Scripts that build objects
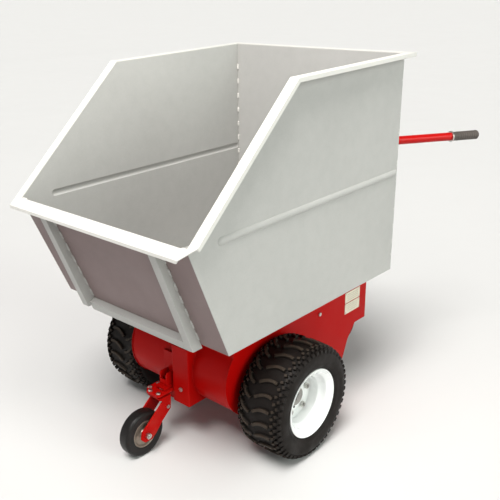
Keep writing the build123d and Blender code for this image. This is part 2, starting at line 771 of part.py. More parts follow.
with BuildPart() as caster_hub:
    with BuildSketch(caster_mid):
        with BuildLine():
            Polyline(
                (KINGPIN_X - 25, CASTER_RADIUS + axle_bolt_radius + RUNNING),
                (KINGPIN_X + 25, CASTER_RADIUS + axle_bolt_radius + RUNNING),
                (KINGPIN_X + 25, CASTER_RADIUS + 17),
                (KINGPIN_X + 12, CASTER_RADIUS + 20),
                (KINGPIN_X + 10, CASTER_RADIUS + 40),
                (KINGPIN_X + 20, CASTER_RADIUS + 45),
                (KINGPIN_X + 20, CASTER_RADIUS + CASTER_HUB_RADIUS),
                (KINGPIN_X - 20, CASTER_RADIUS + CASTER_HUB_RADIUS),
                (KINGPIN_X - 20, CASTER_RADIUS + 45),
                (KINGPIN_X - 10, CASTER_RADIUS + 40),
                (KINGPIN_X - 12, CASTER_RADIUS + 20),
                (KINGPIN_X - 25, CASTER_RADIUS + 17),
                close=True,
            )
        make_face()
    revolve(axis=caster_spin)
save(caster_hub.part, "caster_hub")

# ---------------------------------------------------------------- rear caster
REAR_PIVOT_Y = 580.0
REAR_TRAIL = 35.0
REAR_RADIUS = 85.0
REAR_HALF_WIDTH = 22.0
REAR_HUB_RADIUS = 50.0
REAR_FORK_HALF = 33.0
REAR_CROWN_Z = (186.0, 192.0)
REAR_TOP_Z = (204.0, 212.0)
rear_wheel_y = REAR_PIVOT_Y - REAR_TRAIL
rear_mount_z = TAIL_Z + 1

with BuildPart() as rear_mount:
    with BuildSketch(Plane.XY.offset(REAR_TOP_Z[0])):
        with Locations((0, REAR_PIVOT_Y - 4)):
            RectangleRounded(100, 60, 6)
        with Locations((0, REAR_PIVOT_Y)):
            Circle(kingpin_bore, mode=Mode.SUBTRACT)
    extrude(amount=REAR_TOP_Z[1] - REAR_TOP_Z[0])
    with BuildSketch(Plane.XY.offset(REAR_TOP_Z[1])):
        with Locations((0, REAR_PIVOT_Y - 4)):
            Rectangle(80, 52)
            Rectangle(68, 40, mode=Mode.SUBTRACT)
    extrude(amount=rear_mount_z - REAR_TOP_Z[1])
save(rear_mount.part, "rear_caster_mount")

rear_arm = [
    (REAR_PIVOT_Y - 26, REAR_CROWN_Z[1]),
    (rear_wheel_y - 20, REAR_RADIUS + 4),
    (rear_wheel_y - 13, REAR_RADIUS - 15),
    (rear_wheel_y + 13, REAR_RADIUS - 15),
    (rear_wheel_y + 20, REAR_RADIUS + 4),
    (REAR_PIVOT_Y + 26, REAR_CROWN_Z[1]),
]
with BuildPart() as rear_fork:
    for low in (-REAR_FORK_HALF, REAR_FORK_HALF - FORK_SHEET):
        with BuildSketch(Plane.YZ.offset(low)):
            with BuildLine():
                Polyline(*rear_arm, close=True)
            make_face()
            with Locations((rear_wheel_y, REAR_RADIUS)):
                Circle(axle_bolt_radius, mode=Mode.SUBTRACT)
        extrude(amount=FORK_SHEET)
    with BuildSketch(Plane.XY.offset(REAR_CROWN_Z[0])):
        with Locations((0, REAR_PIVOT_Y)):
            Rectangle(2 * REAR_FORK_HALF, 52)
    extrude(amount=REAR_CROWN_Z[1] - REAR_CROWN_Z[0])
    with BuildSketch(Plane.XY.offset(REAR_CROWN_Z[1])):
        with Locations((0, REAR_PIVOT_Y)):
            Circle(25)
    extrude(amount=REAR_TOP_Z[0] - 0.3 - REAR_CROWN_Z[1])
    with BuildSketch(Plane.XY.offset(REAR_TOP_Z[0] - 0.3)):
        with Locations((0, REAR_PIVOT_Y)):
            Circle(PIN_RADIUS)
    extrude(amount=REAR_TOP_Z[1] - REAR_TOP_Z[0] + 10)
with BuildPart() as rear_axle:
    with BuildSketch(Plane.YZ.offset(-REAR_FORK_HALF - 10)):
        with Locations((rear_wheel_y, REAR_RADIUS)):
            Circle(axle_bolt_radius)
    extrude(amount=2 * REAR_FORK_HALF + 20)
    for low in (-REAR_FORK_HALF - 8, REAR_FORK_HALF):
        with BuildSketch(Plane.YZ.offset(low)):
            with Locations((rear_wheel_y, REAR_RADIUS)):
                RegularPolygon(11, 6)
        extrude(amount=8)
joined([rear_fork.part, rear_axle.part], "rear_caster_fork")

with BuildPart() as rear_tyre:
    with BuildSketch(Plane.YZ.offset(-REAR_HALF_WIDTH)):
        with Locations((rear_wheel_y, REAR_RADIUS)):
            Circle(REAR_RADIUS)
            Circle(REAR_HUB_RADIUS, mode=Mode.SUBTRACT)
    extrude(amount=2 * REAR_HALF_WIDTH)
    fillet(rear_tyre.edges().filter_by(GeomType.CIRCLE).group_by(SortBy.RADIUS)[-1], 9)
save(rear_tyre.part, "rear_caster_tyre")

with BuildPart() as rear_hub:
    with BuildSketch(Plane.YZ.offset(-REAR_HALF_WIDTH + 3)):
        with Locations((rear_wheel_y, REAR_RADIUS)):
            Circle(REAR_HUB_RADIUS)
    extrude(amount=2 * REAR_HALF_WIDTH - 6)
    with BuildSketch(Plane.YZ.offset(-REAR_FORK_HALF + FORK_SHEET + 0.5)):
        with Locations((rear_wheel_y, REAR_RADIUS)):
            Circle(17)
    extrude(amount=2 * (REAR_FORK_HALF - FORK_SHEET - 0.5))
    with BuildSketch(Plane.YZ.offset(-REAR_FORK_HALF)):
        with Locations((rear_wheel_y, REAR_RADIUS)):
            Circle(axle_bolt_radius + RUNNING)
    extrude(amount=2 * REAR_FORK_HALF, mode=Mode.SUBTRACT)
save(rear_hub.part, "rear_caster_hub")

# ---------------------------------------------------------------- drive wheels
axle_line = Axis((0, 0, AXLE_Z), (1, 0, 0))
BEAD_RADIUS = 101.0
WELL_RADIUS = 88.0


def wheel_points(side, profile):
    """(x, z) points of a wheel section from (out from the wheel's middle, radius)."""
    return [(side * (WHEEL_X + across), AXLE_Z + radius) for across, radius in profile]


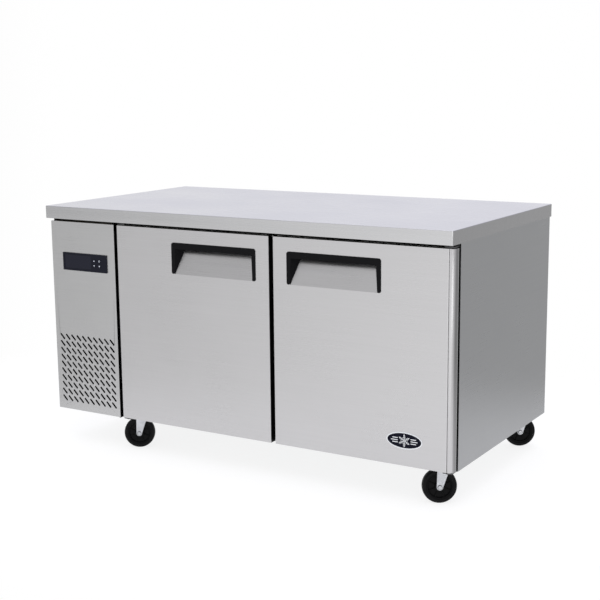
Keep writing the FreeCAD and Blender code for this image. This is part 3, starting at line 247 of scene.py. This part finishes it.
MATERIALS = {
    # ends=0.64: painted shade on the worktop's end faces
    "top_steel": brushed("top_steel", (0.57, 0.57, 0.58), 0.27, "x", "Y", ends=0.64),
    # Darker than the other stainless steels: painted shade for the side panels, which face away from the
    # light.
    "side_steel": brushed("side_steel", (0.365, 0.37, 0.38), 0.32, "y"),
    "front_steel": brushed("front_steel", (0.53, 0.53, 0.535), 0.32, "x"),
    # ends=0.43: painted shade on the doors' side faces
    "door_steel": brushed("door_steel", (0.565, 0.56, 0.57), 0.30, "x", ends=0.43),
    "liner_steel": brushed("liner_steel", (0.60, 0.605, 0.61), 0.36, "x"),
    "rear_sheet": zinc("rear_sheet", (0.46, 0.47, 0.48), 0.42, 60.0),
    "galvanised_steel": zinc("galvanised_steel", (0.34, 0.355, 0.365), 0.45, 45.0),
    "zinc_steel": zinc("zinc_steel", (0.60, 0.61, 0.64), 0.36, 330.0, (0.55, 1.2)),
    # Nearly black: painted shade, so the hinge brackets in the door gaps read as shade; the caster washers
    # share this colour.
    "hinge_steel": zinc("hinge_steel", (0.09, 0.09, 0.092), 0.45),
    "screw_steel": zinc("screw_steel", (0.56, 0.56, 0.57), 0.24),
    "clip_steel": zinc("clip_steel", (0.60, 0.60, 0.60), 0.25),
    "core_board": board(),
    "foam": foam(),
    # Black plastic frame, made darker and duller than real plastic: painted shade where it shows through
    # the door gaps.
    "black_frame": plastic("black_frame", (0.002, 0.002, 0.002), 0.6, shine=0.02),
    # Nearly black edge trims with little sheen: painted shade for the door edges that sit in shade in the
    # gaps.
    "black_trim": plastic("black_trim", (0.003, 0.003, 0.003), 0.5, shine=0.04),
    "black_nylon": plastic("black_nylon", (0.012, 0.012, 0.012), 0.45, shine=0.25),
    "black_plastic": plastic("black_plastic", (0.012, 0.012, 0.012), 0.5, shine=0.25),
    "handle_black": plastic("handle_black", (0.004, 0.004, 0.005), 0.42, 1200.0, 0.00008, shine=0.09),
    "display_black": plastic("display_black", (0.006, 0.007, 0.015), 0.22, 300.0, 0.00002, shine=0.16),
    "display_lens": plastic("display_lens", (0.004, 0.005, 0.016), 0.10, 120.0, 0.00001, shine=0.3),
    "key_black": plastic("key_black", (0.010, 0.011, 0.020), 0.35, 900.0, 0.00003, shine=0.2),
    "compressor_black": plastic("compressor_black", (0.008, 0.008, 0.008), 0.28, 260.0, 0.0003, 0.2, 0.3),
    # Coil made nearly black: painted shade for the dark machine compartment seen through the rear grille.
    "coil_aluminium": zinc("coil_aluminium", (0.06, 0.06, 0.065), 0.5, 400.0),
    "shroud_plastic": plastic("shroud_plastic", (0.012, 0.012, 0.013), 0.5, shine=0.15),
    "fan_blade": plastic("fan_blade", (0.012, 0.012, 0.013), 0.38, shine=0.2),
    "white_plastic": plastic("white_plastic", (0.66, 0.67, 0.67), 0.32, 700.0, 0.00005),
    "liner_plastic": plastic("liner_plastic", (0.60, 0.61, 0.61), 0.34, 700.0, 0.00005),
    "motor_grey": plastic("motor_grey", (0.12, 0.12, 0.13), 0.4, 500.0, 0.0001),
    "copper": zinc("copper", (0.62, 0.30, 0.18), 0.3, 300.0),
    "shelf_coating": plastic("shelf_coating", (0.66, 0.67, 0.67), 0.3, 500.0, 0.0001, coat=0.3),
    "wheel_black": rubber("wheel_black", (0.004, 0.004, 0.0045), 0.45, (0.012, 0.012, 0.013)),
    "wheel_core": plastic("wheel_core", (0.005, 0.005, 0.0055), 0.45, 500.0, 0.0001, shine=0.08),
    "legend": plastic("legend", (0.62, 0.66, 0.74), 0.4, 500.0, 0.00001),
    "gasket_rubber": rubber("gasket_rubber", (0.003, 0.003, 0.003), 0.6, (0.006, 0.006, 0.006)),
    "bush_nylon": plastic("bush_nylon", (0.62, 0.62, 0.58), 0.4),
    "badge_plate": plastic("badge_plate", (0.003, 0.004, 0.012), 0.2, 500.0, 0.00002, shine=0.08),
    "silver_print": plastic("silver_print", (0.80, 0.82, 0.85), 0.3, 500.0, 0.00001),
}
SLOT_OF = {part["node"]: part["material_slot"] for part in frame["record"]["subparts"]}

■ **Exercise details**
In this exercise, copy only the lines from the opening line of the material through the line where "rear_mount_z = TAIL_Z + 1" appears.

■ **The output**
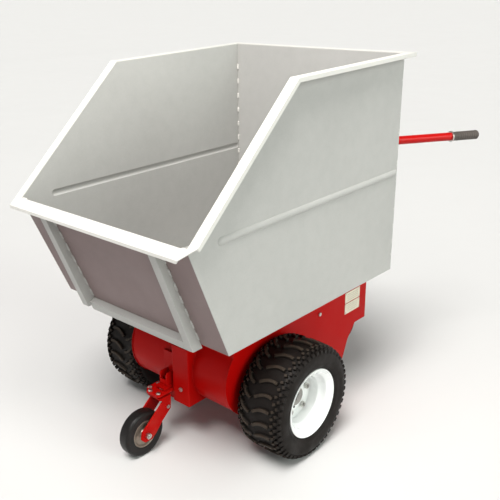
Keep writing the build123d and Blender code for this image. This is part 2, starting at line 771 of part.py. More parts follow.
with BuildPart() as caster_hub:
    with BuildSketch(caster_mid):
        with BuildLine():
            Polyline(
                (KINGPIN_X - 25, CASTER_RADIUS + axle_bolt_radius + RUNNING),
                (KINGPIN_X + 25, CASTER_RADIUS + axle_bolt_radius + RUNNING),
                (KINGPIN_X + 25, CASTER_RADIUS + 17),
                (KINGPIN_X + 12, CASTER_RADIUS + 20),
                (KINGPIN_X + 10, CASTER_RADIUS + 40),
                (KINGPIN_X + 20, CASTER_RADIUS + 45),
                (KINGPIN_X + 20, CASTER_RADIUS + CASTER_HUB_RADIUS),
                (KINGPIN_X - 20, CASTER_RADIUS + CASTER_HUB_RADIUS),
                (KINGPIN_X - 20, CASTER_RADIUS + 45),
                (KINGPIN_X - 10, CASTER_RADIUS + 40),
                (KINGPIN_X - 12, CASTER_RADIUS + 20),
                (KINGPIN_X - 25, CASTER_RADIUS + 17),
                close=True,
            )
        make_face()
    revolve(axis=caster_spin)
save(caster_hub.part, "caster_hub")

# ---------------------------------------------------------------- rear caster
REAR_PIVOT_Y = 580.0
REAR_TRAIL = 35.0
REAR_RADIUS = 85.0
REAR_HALF_WIDTH = 22.0
REAR_HUB_RADIUS = 50.0
REAR_FORK_HALF = 33.0
REAR_CROWN_Z = (186.0, 192.0)
REAR_TOP_Z = (204.0, 212.0)
rear_wheel_y = REAR_PIVOT_Y - REAR_TRAIL
rear_mount_z = TAIL_Z + 1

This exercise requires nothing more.